- _Aim of the exercise_: Return every line of the material exactly.

- _Source material_:
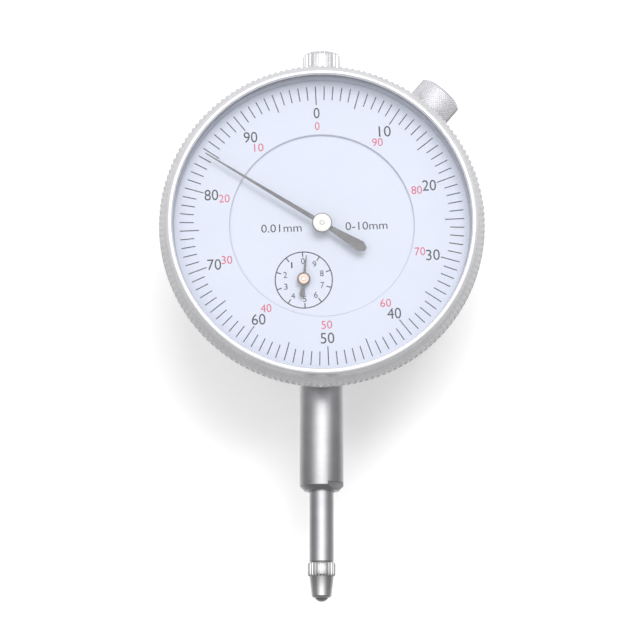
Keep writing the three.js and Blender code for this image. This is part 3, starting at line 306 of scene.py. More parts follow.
table_links.new(unseen.outputs["BSDF"], one_sided.inputs[2])
table_links.new(one_sided.outputs["Shader"], table_nodes["Material Output"].inputs["Surface"])
floor.data.materials.append(table_paint)
print("finishes:", len(bpy.data.materials))

# %% [markdown]
# ### The glass
# A flat glass is nearly invisible: it lets the light through and adds a faint gloss. A mostly clear surface keeps
# the dial bright, where true refraction would darken and speckle it.

# %% Make the glass
GLASS_PRESENCE = 0.05
glass, glass_shader, glass_place = new_finish("watch_glass")
glass_haze = add_noise(glass, glass_place, (90, 90, 90))
glass.node_tree.links.new(ramp_between(glass, glass_haze.outputs["Fac"], (0.9, 0.93, 0.96), (1, 1, 1)),
                          glass_shader.inputs["Base Color"])
glass.node_tree.links.new(range_between(glass, glass_haze.outputs["Fac"], 0.03, 0.06),
                          glass_shader.inputs["Roughness"])
glass_shader.inputs["Alpha"].default_value = GLASS_PRESENCE
glass_shader.inputs["IOR"].default_value = 1.5
print("glass alpha:", GLASS_PRESENCE)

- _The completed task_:
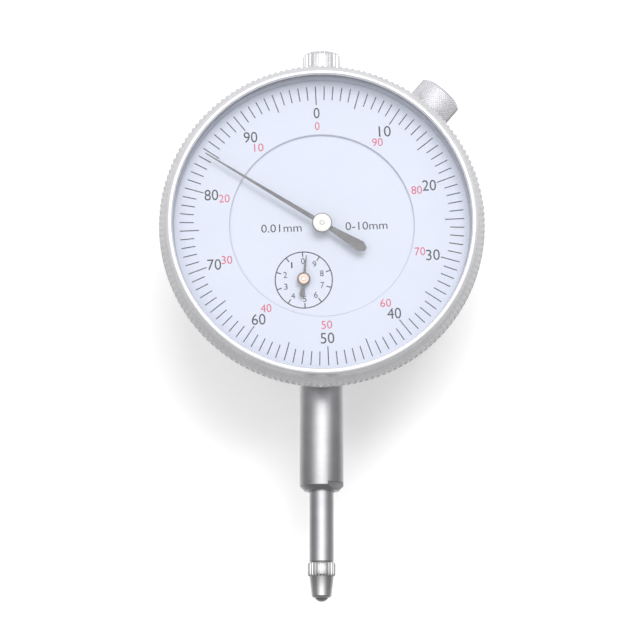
Keep writing the three.js and Blender code for this image. This is part 3, starting at line 306 of scene.py. More parts follow.
table_links.new(unseen.outputs["BSDF"], one_sided.inputs[2])
table_links.new(one_sided.outputs["Shader"], table_nodes["Material Output"].inputs["Surface"])
floor.data.materials.append(table_paint)
print("finishes:", len(bpy.data.materials))

# %% [markdown]
# ### The glass
# A flat glass is nearly invisible: it lets the light through and adds a faint gloss. A mostly clear surface keeps
# the dial bright, where true refraction would darken and speckle it.

# %% Make the glass
GLASS_PRESENCE = 0.05
glass, glass_shader, glass_place = new_finish("watch_glass")
glass_haze = add_noise(glass, glass_place, (90, 90, 90))
glass.node_tree.links.new(ramp_between(glass, glass_haze.outputs["Fac"], (0.9, 0.93, 0.96), (1, 1, 1)),
                          glass_shader.inputs["Base Color"])
glass.node_tree.links.new(range_between(glass, glass_haze.outputs["Fac"], 0.03, 0.06),
                          glass_shader.inputs["Roughness"])
glass_shader.inputs["Alpha"].default_value = GLASS_PRESENCE
glass_shader.inputs["IOR"].default_value = 1.5
print("glass alpha:", GLASS_PRESENCE)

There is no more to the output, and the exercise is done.